I’ve heard stories of people trying not to pay freelance artists for their work, or not thinking the service being provided was worth the agreed upon price and trying to under pay (after all, it’s not like they’re a plumber or doctor). This, then, threw me back into the spiral of doubt I had been feeling about my WIP (work in progress). I might as well just stick with editing then. I’m already in a rut and had found myself wondering before, what’s the point of even telling this story? Will anyone actually want to read it? Or, maybe they’ll think it’s good, but not worth paying for.
Tonight, I talked about some of this with one of the friends from yesterday’s conversation. Her response:
“But I thought your primary goal was to be an editor.” And something along the lines of, “What we say shouldn’t really matter but either way, it’s not like we don’t respect you for being a writer.”

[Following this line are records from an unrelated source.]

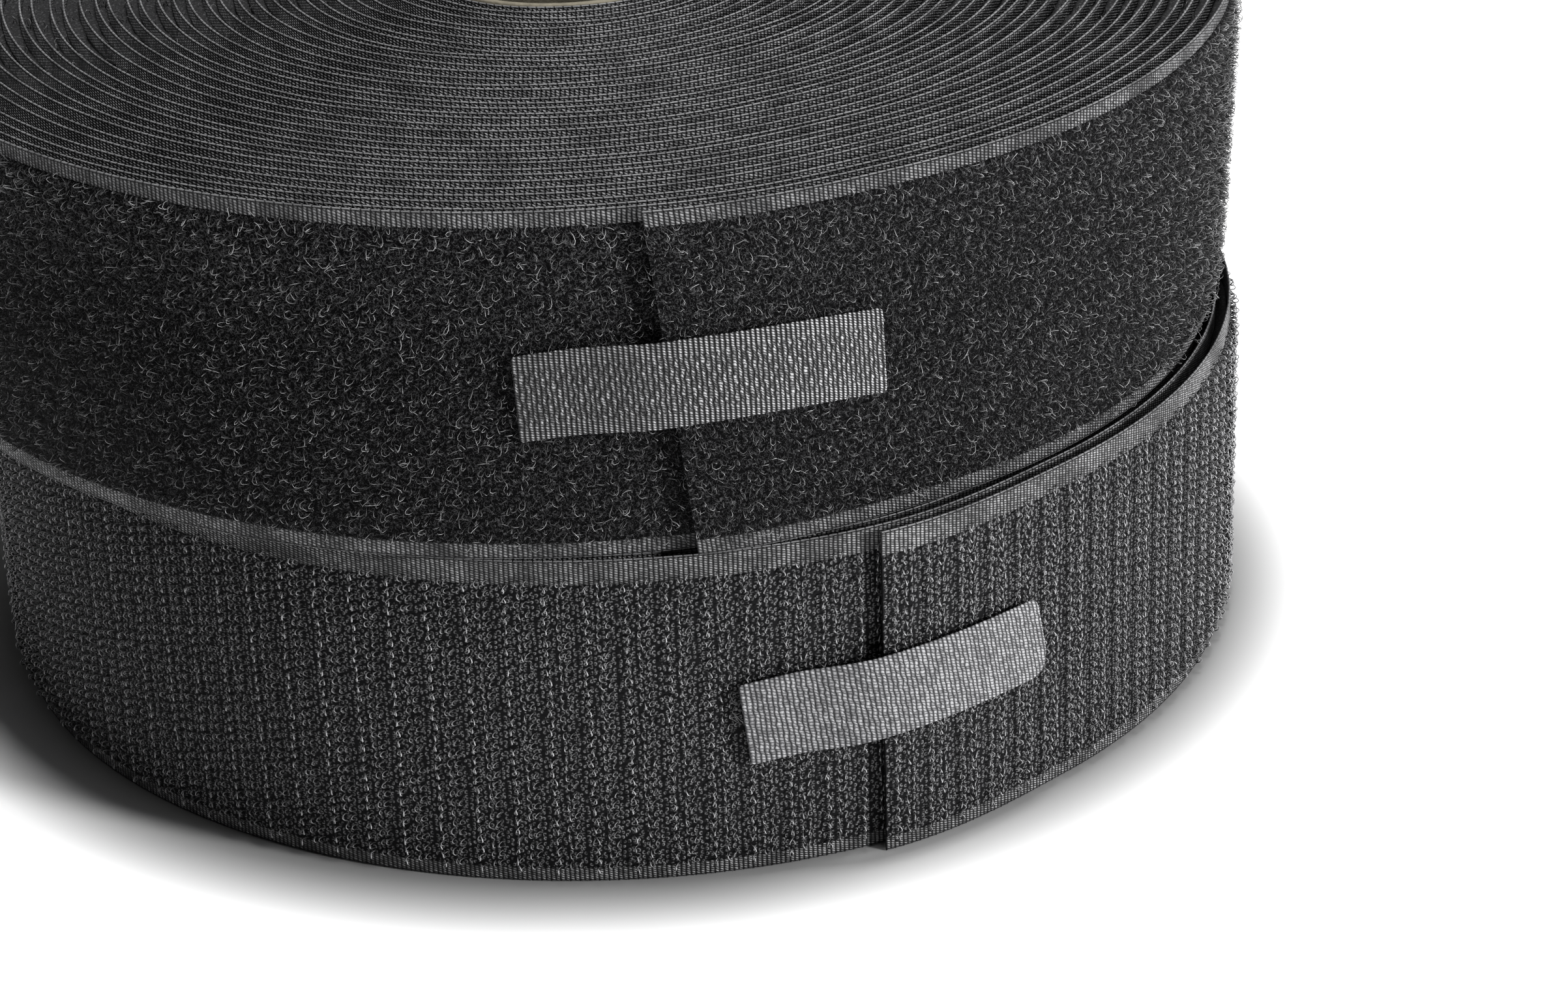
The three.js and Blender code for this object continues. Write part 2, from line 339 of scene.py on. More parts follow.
# %% Numbers that add their nodes
class Number:
    """A float socket that can be reckoned with: every operation adds one Math node to its tree."""

    def __init__(self, tree, socket):
        self.tree = tree
        self.socket = socket

    def then(self, operation, *others):
        """A Math node with this number as its first input."""
        return maths(self.tree, operation, self, *others)

    def __rsub__(self, first):
        return maths(self.tree, "SUBTRACT", first, self)

    def clamped(self):
        """Keeps the result of its own node between 0 and 1."""
        self.socket.node.use_clamp = True
        return self

    def ramp(self, low, high):
        """0 below low, 1 above high and a smooth change between."""
        inputs = {"Value": self, "From Min": low, "From Max": high}
        node = add_node(self.tree, "ShaderNodeMapRange", inputs, interpolation_type="SMOOTHSTEP")
        return Number(self.tree, node.outputs["Result"])

    __add__ = partialmethod(then, "ADD")
    __sub__ = partialmethod(then, "SUBTRACT")
    __mul__ = partialmethod(then, "MULTIPLY")
    __truediv__ = partialmethod(then, "DIVIDE")
    __mod__ = partialmethod(then, "FLOORED_MODULO")
    __pow__ = partialmethod(then, "POWER")
    __abs__ = partialmethod(then, "ABSOLUTE")
    times_plus = partialmethod(then, "MULTIPLY_ADD")
    greater = partialmethod(then, "MAXIMUM")
    floor = partialmethod(then, "FLOOR")
    fract = partialmethod(then, "FRACT")
    root = partialmethod(then, "SQRT")
    sign = partialmethod(then, "SIGN")
    sine = partialmethod(then, "SINE")


# %% Parts of a vector, noise and random cells
def parts_of(tree, vector):
    """The three parts of a vector or of a colour."""
    node = add_node(tree, "ShaderNodeSeparateXYZ", {0: vector})
    return [Number(tree, socket) for socket in node.outputs]


def noise(tree, place, scale, detail, dimensions="2D"):
    """Smooth noise between 0 and 1, mostly near 0.5."""
    inputs = {"Vector": place, "Scale": scale, "Detail": detail}
    node = add_node(tree, "ShaderNodeTexNoise", inputs, noise_dimensions=dimensions)
    return Number(tree, node.outputs[0])


def cell_draw(tree, column, row):
    """White noise: its Value and its Color are drawn afresh for each cell of a grid."""
    cell = add_node(tree, "ShaderNodeCombineXYZ", {0: column, 1: row})
    return add_node(tree, "ShaderNodeTexWhiteNoise", {"Vector": cell.outputs[0]}, noise_dimensions="2D")


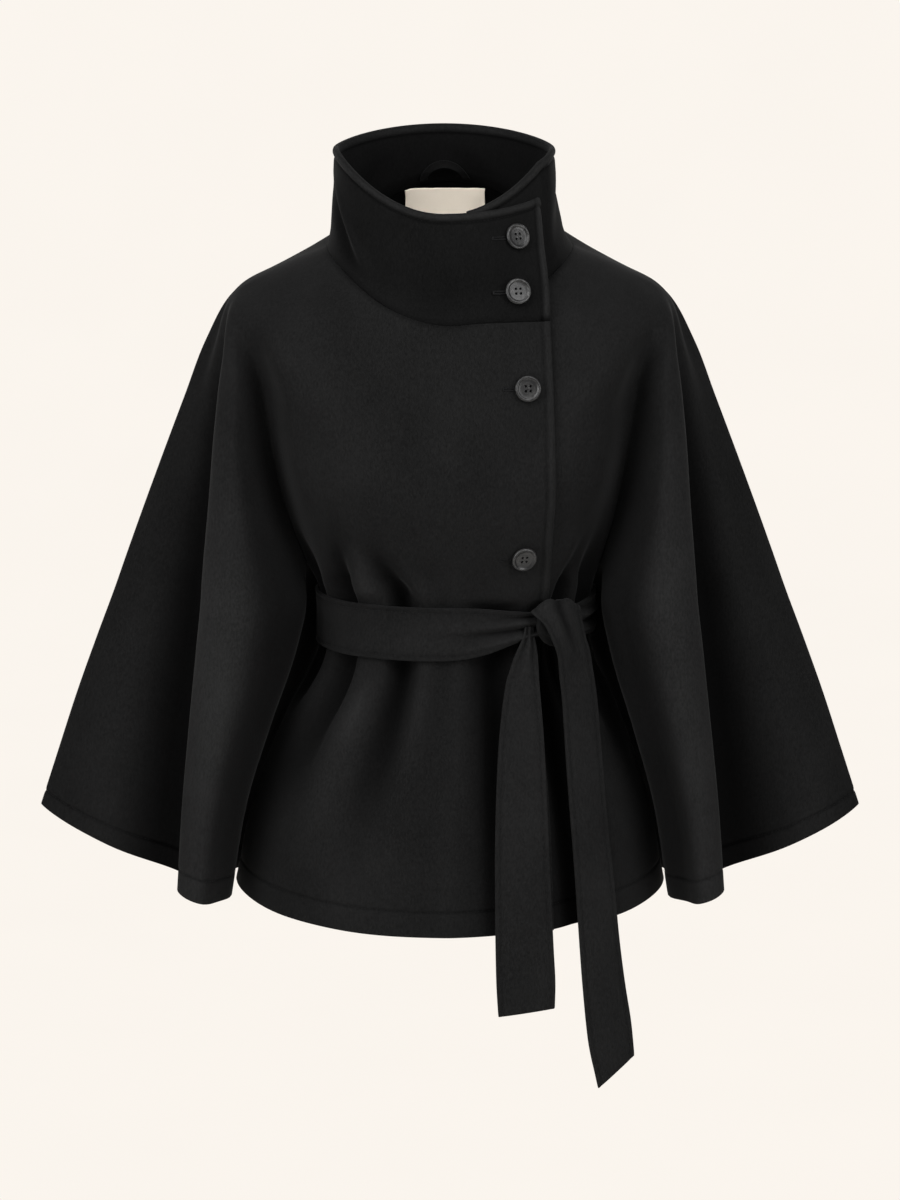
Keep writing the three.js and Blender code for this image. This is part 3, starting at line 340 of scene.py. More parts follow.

It made me wonder, but would you not respect your child? Do you feel that you couldn’t then hold them to high standards if they want to be an artist, like you feel you can in more traditional fields? It gave me very, “well that’s nice for you but not for my kids” vibes. I don’t think that was how she meant it, but it doesn’t change how it felt. And yes, editor is a primary goal, but so is writing, both my own pieces and as a freelancer. I actively identify as a writer. And having the first comment be “but you want to be an editor”, which does not involve me writing, felt a little bit minimizing. Like, “look, you’re not actually trying to make it out here in that way, right? So your fine.”
And no, it shouldn’t matter what people say. But they’re my friends, and so many people feel this way about the arts: it’s frivolous, can be cut from curriculums if budgets are tight, etc. They completely ignore how much art they consume, how integral art has made itself in their lives from visual media like paintings, movies, video games, dance to music and books. The perceived lack of security—which, of course, can be a problem—trumps passion and talent. And on to talent, I’m usually confident in my writing abilities. I think I’ve got a pretty good grasp on the English language and people tell me that they like my “realistic dialogue”. But I haven’t made it past the second round in the last two writing contests I entered. And I think receiving my third job rejection today—from an editorial position—didn’t help with my mindset either.
Teaching English abroad is something I’ve considered and, even though it’s something I think I would enjoy doing, as I looked up the information about certifications and teaching online while the pandemic persists, it also made me wonder if that’s what it will ultimately come down to. Teaching. The only thing you can do in the arts. I know that’s silly—I’m looking into editorial work and want to freelance edit—but that doesn’t stop the thoughts from filtering in.
Maybe I’m just too sensitive. Maybe I’m spending too much time in my head. The dangers of having so much time with no schoolwork, I guess. Either way, I usually get over it. But I still wanted to write it all down. Maybe someone’s feeling similarly.